Personagens da extrema-direita sempre foram caricaturais, melodramáticos e bufões, mas mataram sem pestanejar e só não mudaram neste aspecto, basta olhar para Bolsonaro e Milei atuando para confirmar isso. A diferença desses dois personagens para os antigos é que são mais movediços e flexíveis, capazes de mudar o discurso quando se sentem expostos, assim foi Milei com o Papa Francisco, por exemplo, e Bolsonaro com ministro do STF, Alexandre de Moraes.
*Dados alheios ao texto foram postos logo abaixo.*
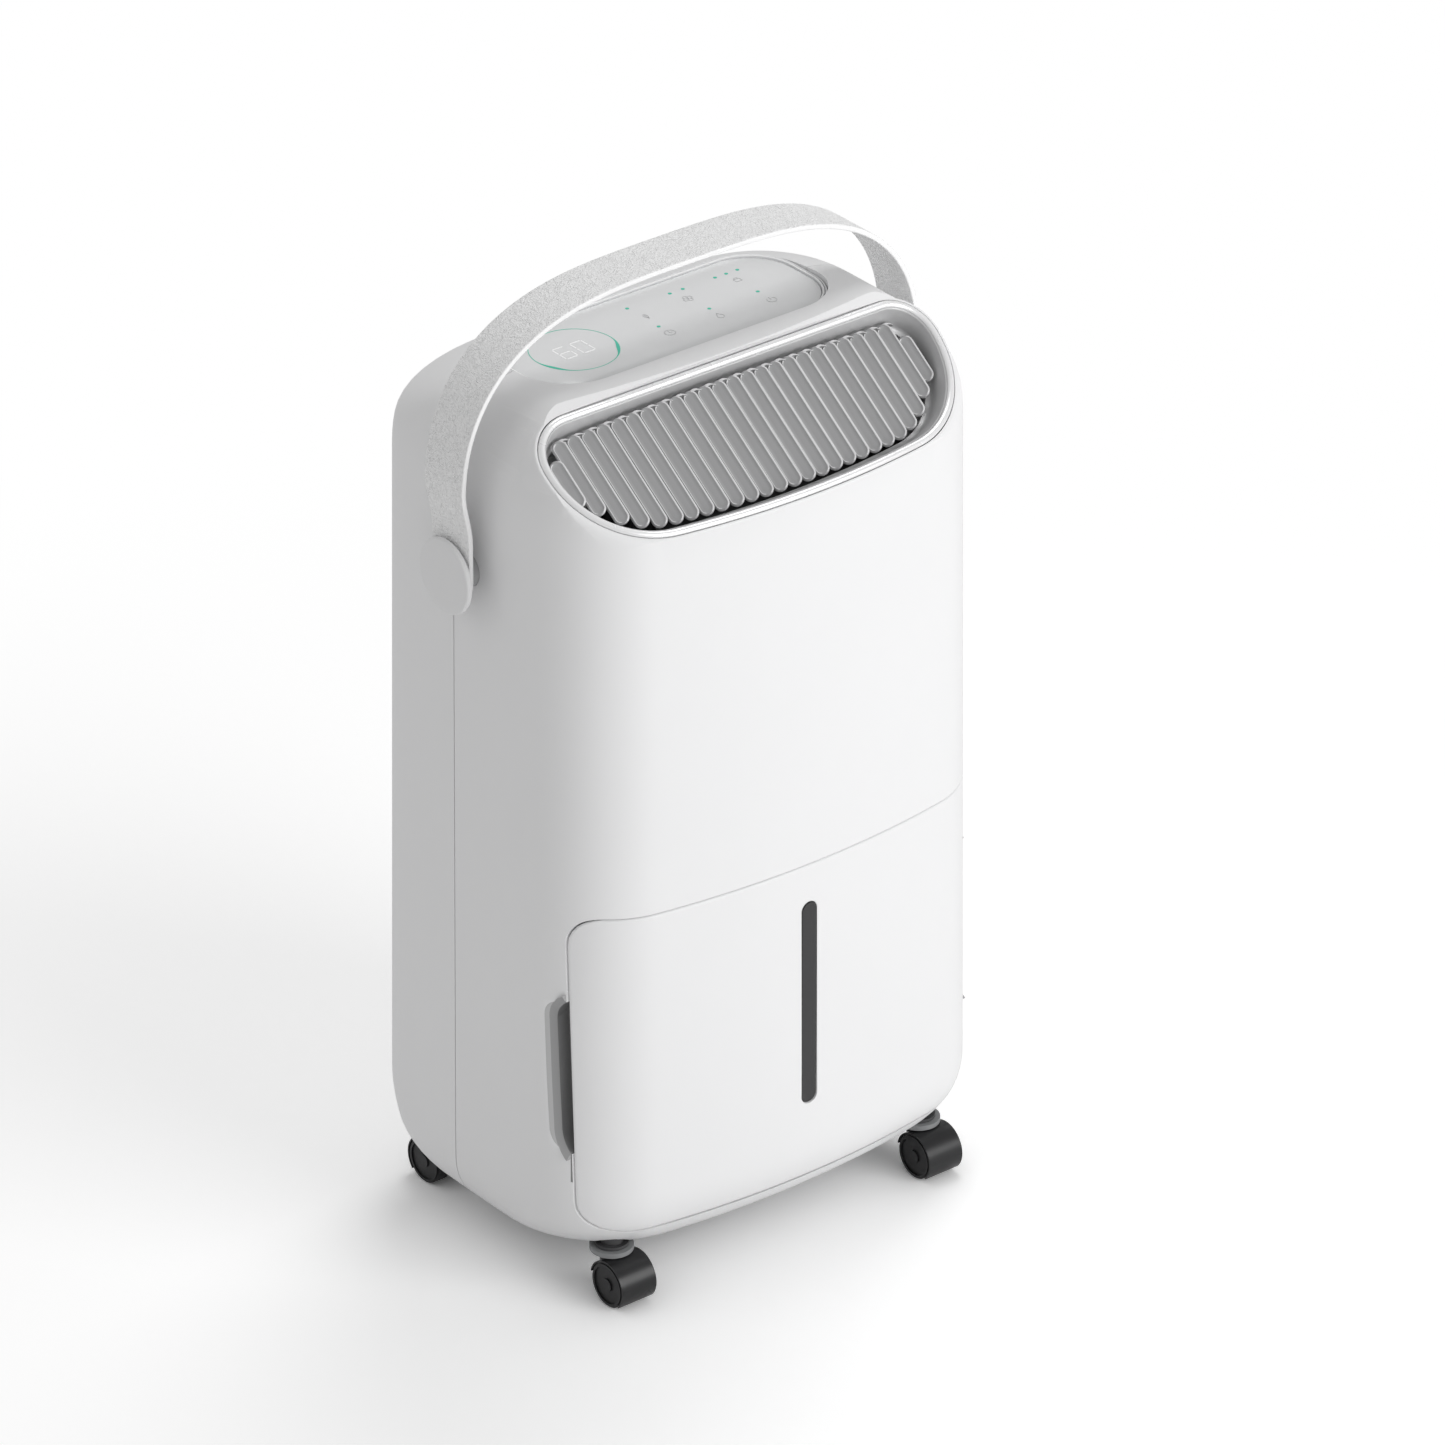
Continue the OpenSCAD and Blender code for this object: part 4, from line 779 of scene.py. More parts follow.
class DEHUMIDIFIER_OT_rear_cover(bpy.types.Operator):
    """Smooth rear cover with the intake opening, lower slots and fitting holes"""

    bl_idname = "dehumidifier.rear_cover"
    bl_label = "Rear cover"

    def execute(self, context):
        b, _ = settings()
        cover = body_form("rear_cover", 0.0)
        combine(cover, [body_form("inner", b.wall / MM)])
        combine(cover, [panel_ledge()] + [turned_y("boss", x, 103.1, z, 7.0, 5.0) for x, z in screw_places()],
                "UNION")
        low, high = node_box("intake_grille")
        low, high = low - INTAKE_GAP, high + INTAKE_GAP
        hole = soften(rectangle(low[0], low[2], high[0], high[2]), 13.7, 10, closed=True)
        cutters = [half_space("front", -300.0, b.seam / MM + SEAM_GAP / 2), rear_cut("intake", hole, 80.0)]
        for node, radius in (("drain_spout", 8.3), ("power_inlet", 9.3)):
            middle = (node_box(node)[0] + node_box(node)[1]) / 2
            cutters.append(turned_y(node, middle[0], 90.0, middle[2], radius, 60.0))
        for i in range(SLOTS):
            z = SLOT_START + SLOT_PITCH * i
            slot = soften(rectangle(-SLOT_HALF, z, SLOT_HALF, z + SLOT_TALL), 1.9, 4, closed=True)
            cutters.append(rear_cut("slot", slot, 100.0))
        for x, z in screw_places():
            cutters += [turned_y("head", x, 106.0, z, 4.2, 30.0), turned_y("shank", x, 90.0, z, 2.3, 40.0)]
        combine(cover, cutters + panel_cutters() + skirt_cutters())
        replace_node(cover, "rear_shell")
        return {"FINISHED"}


def screw_places():
    low, high = node_box("shell_screws")
    return [(x, (low[2] + high[2]) / 2) for x in SCREW_X]


def rear_cut(name, outline, start, end=160.0):
    """Prism along +Y from a rear view outline of (x, z) points."""
    return stacked(name, [[(x, y, z) for x, z in outline] for y in (start, end)])


def turned_y(name, x, y, z, radius, depth):
    """Cylinder along +Y that starts at y."""
    return rear_cut(name, ring_plan(x, z, radius, 40), y, y + depth)


# ---------------------------------------------------------------- tank


def section_line(z, inset):
    """Half outline of the body at a height with its running length, front to rear."""
    points = np.array(half_section(z, inset, (24, 60, 24)))
    run = np.concatenate([[0.0], np.cumsum(np.linalg.norm(np.diff(points, axis=0), axis=1))])
    return points, run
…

Bolsonaro ofendeu o ministro e depois pediu ao ex-presidente Temer (que indicou Alexandre de Moraes ao STF), para escrever uma carta e tentar colocar panos quentes na situação. Não são inflexíveis como Hitler e Mussolini, porém não menos perigosos para a humanidade. Vencer a extrema-direita é fundamental para a sobrevivência da Esquerda, porque os extremistas não estão recuando, muito pelo contrário, e a democracia permanece sob ameaça.